Data lines
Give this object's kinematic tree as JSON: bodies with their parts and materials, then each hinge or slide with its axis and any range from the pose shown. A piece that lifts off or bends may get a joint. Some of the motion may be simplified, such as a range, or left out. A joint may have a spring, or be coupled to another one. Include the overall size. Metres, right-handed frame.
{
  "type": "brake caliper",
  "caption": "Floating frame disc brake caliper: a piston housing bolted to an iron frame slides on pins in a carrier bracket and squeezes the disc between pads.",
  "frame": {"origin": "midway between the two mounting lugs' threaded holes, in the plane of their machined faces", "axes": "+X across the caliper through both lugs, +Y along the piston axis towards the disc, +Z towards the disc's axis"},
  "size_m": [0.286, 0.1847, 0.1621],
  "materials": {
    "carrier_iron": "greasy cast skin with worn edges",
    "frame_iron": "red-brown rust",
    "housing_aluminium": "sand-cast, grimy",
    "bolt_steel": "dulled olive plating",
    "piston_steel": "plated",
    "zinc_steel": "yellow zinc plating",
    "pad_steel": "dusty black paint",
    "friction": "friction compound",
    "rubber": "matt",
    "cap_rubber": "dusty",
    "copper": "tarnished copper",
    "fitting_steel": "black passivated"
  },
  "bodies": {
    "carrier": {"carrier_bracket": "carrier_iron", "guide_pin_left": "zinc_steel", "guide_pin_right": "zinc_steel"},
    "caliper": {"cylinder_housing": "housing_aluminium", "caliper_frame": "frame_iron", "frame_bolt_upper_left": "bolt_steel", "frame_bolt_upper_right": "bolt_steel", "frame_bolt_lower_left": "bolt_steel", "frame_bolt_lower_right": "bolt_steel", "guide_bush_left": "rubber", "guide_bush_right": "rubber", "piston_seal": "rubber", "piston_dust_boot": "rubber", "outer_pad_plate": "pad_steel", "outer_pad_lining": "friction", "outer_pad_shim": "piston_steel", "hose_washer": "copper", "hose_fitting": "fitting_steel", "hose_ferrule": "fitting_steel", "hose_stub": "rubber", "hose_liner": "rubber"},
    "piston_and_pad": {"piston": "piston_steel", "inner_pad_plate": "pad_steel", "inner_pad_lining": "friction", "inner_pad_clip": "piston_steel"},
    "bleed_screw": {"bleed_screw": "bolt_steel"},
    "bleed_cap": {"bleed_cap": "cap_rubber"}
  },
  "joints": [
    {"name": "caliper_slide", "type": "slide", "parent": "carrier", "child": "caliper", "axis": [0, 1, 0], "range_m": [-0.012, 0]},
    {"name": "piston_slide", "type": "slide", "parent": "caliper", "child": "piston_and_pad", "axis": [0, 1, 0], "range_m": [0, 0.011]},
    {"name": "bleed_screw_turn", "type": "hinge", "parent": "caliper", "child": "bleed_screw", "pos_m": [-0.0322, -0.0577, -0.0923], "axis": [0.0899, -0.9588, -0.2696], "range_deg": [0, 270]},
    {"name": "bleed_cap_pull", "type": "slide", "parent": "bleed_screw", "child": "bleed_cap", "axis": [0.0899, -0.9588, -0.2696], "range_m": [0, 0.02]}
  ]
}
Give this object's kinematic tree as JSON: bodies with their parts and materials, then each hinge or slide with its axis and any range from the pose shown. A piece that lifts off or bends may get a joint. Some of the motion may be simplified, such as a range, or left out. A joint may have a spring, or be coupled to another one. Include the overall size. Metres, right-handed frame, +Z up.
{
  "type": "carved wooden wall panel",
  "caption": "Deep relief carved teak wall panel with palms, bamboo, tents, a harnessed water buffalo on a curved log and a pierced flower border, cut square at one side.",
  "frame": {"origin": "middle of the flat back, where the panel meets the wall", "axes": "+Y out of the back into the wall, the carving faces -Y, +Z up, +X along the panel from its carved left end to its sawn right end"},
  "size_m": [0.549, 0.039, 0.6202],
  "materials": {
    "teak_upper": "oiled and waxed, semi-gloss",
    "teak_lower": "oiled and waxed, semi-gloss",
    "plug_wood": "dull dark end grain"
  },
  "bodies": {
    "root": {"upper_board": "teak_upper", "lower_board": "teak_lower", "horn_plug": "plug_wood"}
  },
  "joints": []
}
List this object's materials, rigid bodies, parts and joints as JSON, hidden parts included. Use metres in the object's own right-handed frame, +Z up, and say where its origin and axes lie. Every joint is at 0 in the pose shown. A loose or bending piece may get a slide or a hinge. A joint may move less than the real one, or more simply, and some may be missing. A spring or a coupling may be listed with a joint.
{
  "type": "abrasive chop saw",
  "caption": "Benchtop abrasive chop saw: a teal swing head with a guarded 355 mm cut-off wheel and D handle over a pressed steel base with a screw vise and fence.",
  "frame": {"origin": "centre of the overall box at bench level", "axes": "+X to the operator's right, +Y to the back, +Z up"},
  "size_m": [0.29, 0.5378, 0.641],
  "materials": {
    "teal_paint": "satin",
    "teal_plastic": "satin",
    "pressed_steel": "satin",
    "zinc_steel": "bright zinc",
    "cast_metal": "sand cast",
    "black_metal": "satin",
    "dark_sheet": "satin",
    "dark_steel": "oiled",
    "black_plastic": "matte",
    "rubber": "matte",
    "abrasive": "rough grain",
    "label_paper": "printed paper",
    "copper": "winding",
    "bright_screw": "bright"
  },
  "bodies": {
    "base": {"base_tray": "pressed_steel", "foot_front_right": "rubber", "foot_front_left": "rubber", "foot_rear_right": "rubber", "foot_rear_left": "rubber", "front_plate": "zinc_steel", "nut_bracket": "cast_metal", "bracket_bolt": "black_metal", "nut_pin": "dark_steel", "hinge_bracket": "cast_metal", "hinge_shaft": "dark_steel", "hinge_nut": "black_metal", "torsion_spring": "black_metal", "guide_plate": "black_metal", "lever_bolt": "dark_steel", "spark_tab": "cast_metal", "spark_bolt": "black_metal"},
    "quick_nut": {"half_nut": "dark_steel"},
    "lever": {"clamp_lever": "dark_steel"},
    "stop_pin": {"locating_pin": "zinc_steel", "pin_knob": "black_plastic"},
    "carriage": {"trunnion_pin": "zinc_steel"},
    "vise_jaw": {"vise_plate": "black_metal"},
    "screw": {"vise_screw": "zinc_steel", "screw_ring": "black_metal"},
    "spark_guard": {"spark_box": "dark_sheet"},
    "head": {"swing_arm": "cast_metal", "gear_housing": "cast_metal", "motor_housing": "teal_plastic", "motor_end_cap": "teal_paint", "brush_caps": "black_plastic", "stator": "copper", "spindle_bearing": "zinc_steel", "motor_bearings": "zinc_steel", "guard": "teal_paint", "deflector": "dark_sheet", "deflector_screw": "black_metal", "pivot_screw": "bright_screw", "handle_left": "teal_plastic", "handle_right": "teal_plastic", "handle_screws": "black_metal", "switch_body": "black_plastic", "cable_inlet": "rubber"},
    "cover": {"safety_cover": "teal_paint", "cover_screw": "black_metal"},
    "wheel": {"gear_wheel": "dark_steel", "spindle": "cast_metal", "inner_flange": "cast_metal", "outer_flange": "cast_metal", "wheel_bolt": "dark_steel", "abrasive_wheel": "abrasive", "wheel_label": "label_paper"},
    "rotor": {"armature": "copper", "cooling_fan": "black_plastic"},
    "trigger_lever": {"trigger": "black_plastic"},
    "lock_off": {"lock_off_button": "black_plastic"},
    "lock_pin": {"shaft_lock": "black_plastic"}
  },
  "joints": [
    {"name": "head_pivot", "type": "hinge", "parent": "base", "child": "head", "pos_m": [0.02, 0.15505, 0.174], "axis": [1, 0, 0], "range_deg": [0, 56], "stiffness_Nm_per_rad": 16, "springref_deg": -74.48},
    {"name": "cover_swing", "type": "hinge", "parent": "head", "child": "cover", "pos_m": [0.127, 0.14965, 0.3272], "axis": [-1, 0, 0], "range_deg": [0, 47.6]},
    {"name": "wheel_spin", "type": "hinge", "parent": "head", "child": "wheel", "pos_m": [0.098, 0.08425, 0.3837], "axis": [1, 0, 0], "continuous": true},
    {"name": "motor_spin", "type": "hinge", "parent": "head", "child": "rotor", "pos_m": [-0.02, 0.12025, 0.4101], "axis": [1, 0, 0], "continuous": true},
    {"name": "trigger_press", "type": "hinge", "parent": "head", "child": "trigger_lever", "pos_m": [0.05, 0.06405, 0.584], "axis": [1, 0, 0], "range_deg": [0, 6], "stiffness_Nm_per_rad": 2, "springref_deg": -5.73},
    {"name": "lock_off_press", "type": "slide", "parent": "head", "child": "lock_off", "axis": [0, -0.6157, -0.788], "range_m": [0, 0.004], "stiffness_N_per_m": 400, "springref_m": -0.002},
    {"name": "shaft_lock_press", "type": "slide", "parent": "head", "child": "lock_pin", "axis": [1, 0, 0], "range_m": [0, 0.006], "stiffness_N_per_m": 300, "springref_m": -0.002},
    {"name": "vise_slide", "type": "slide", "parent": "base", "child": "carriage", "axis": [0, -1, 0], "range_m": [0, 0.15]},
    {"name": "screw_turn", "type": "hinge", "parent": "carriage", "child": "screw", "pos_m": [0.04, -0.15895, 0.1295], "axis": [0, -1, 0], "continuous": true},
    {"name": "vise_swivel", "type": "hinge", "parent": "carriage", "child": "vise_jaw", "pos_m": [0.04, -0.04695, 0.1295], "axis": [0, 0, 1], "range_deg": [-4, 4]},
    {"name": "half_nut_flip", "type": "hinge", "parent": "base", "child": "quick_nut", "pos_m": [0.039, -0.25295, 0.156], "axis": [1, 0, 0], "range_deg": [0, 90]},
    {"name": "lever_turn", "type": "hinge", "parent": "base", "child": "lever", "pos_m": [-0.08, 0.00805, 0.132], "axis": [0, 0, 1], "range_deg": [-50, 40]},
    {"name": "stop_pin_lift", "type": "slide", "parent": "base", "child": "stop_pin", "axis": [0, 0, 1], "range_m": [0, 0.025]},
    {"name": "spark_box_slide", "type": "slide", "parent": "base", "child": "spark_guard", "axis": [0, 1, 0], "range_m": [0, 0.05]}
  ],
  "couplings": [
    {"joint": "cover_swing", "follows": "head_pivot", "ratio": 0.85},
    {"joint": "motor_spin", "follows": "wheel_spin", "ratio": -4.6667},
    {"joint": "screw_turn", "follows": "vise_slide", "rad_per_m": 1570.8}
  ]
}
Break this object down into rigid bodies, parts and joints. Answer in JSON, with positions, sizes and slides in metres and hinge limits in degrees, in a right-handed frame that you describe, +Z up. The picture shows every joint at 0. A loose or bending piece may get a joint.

What you are asked to do
Extract every line that has the string "handed" in it.

Solution
Give this object's kinematic tree as JSON: bodies with their parts and materials, then each hinge or slide with its axis and any range from the pose shown. A piece that lifts off or bends may get a joint. Some of the motion may be simplified, such as a range, or left out. A joint may have a spring, or be coupled to another one. Include the overall size. Metres, right-handed frame.
Give this object's kinematic tree as JSON: bodies with their parts and materials, then each hinge or slide with its axis and any range from the pose shown. A piece that lifts off or bends may get a joint. Some of the motion may be simplified, such as a range, or left out. A joint may have a spring, or be coupled to another one. Include the overall size. Metres, right-handed frame, +Z up.
List this object's materials, rigid bodies, parts and joints as JSON, hidden parts included. Use metres in the object's own right-handed frame, +Z up, and say where its origin and axes lie. Every joint is at 0 in the pose shown. A loose or bending piece may get a slide or a hinge. A joint may move less than the real one, or more simply, and some may be missing. A spring or a coupling may be listed with a joint.
Break this object down into rigid bodies, parts and joints. Answer in JSON, with positions, sizes and slides in metres and hinge limits in degrees, in a right-handed frame that you describe, +Z up. The picture shows every joint at 0. A loose or bending piece may get a joint.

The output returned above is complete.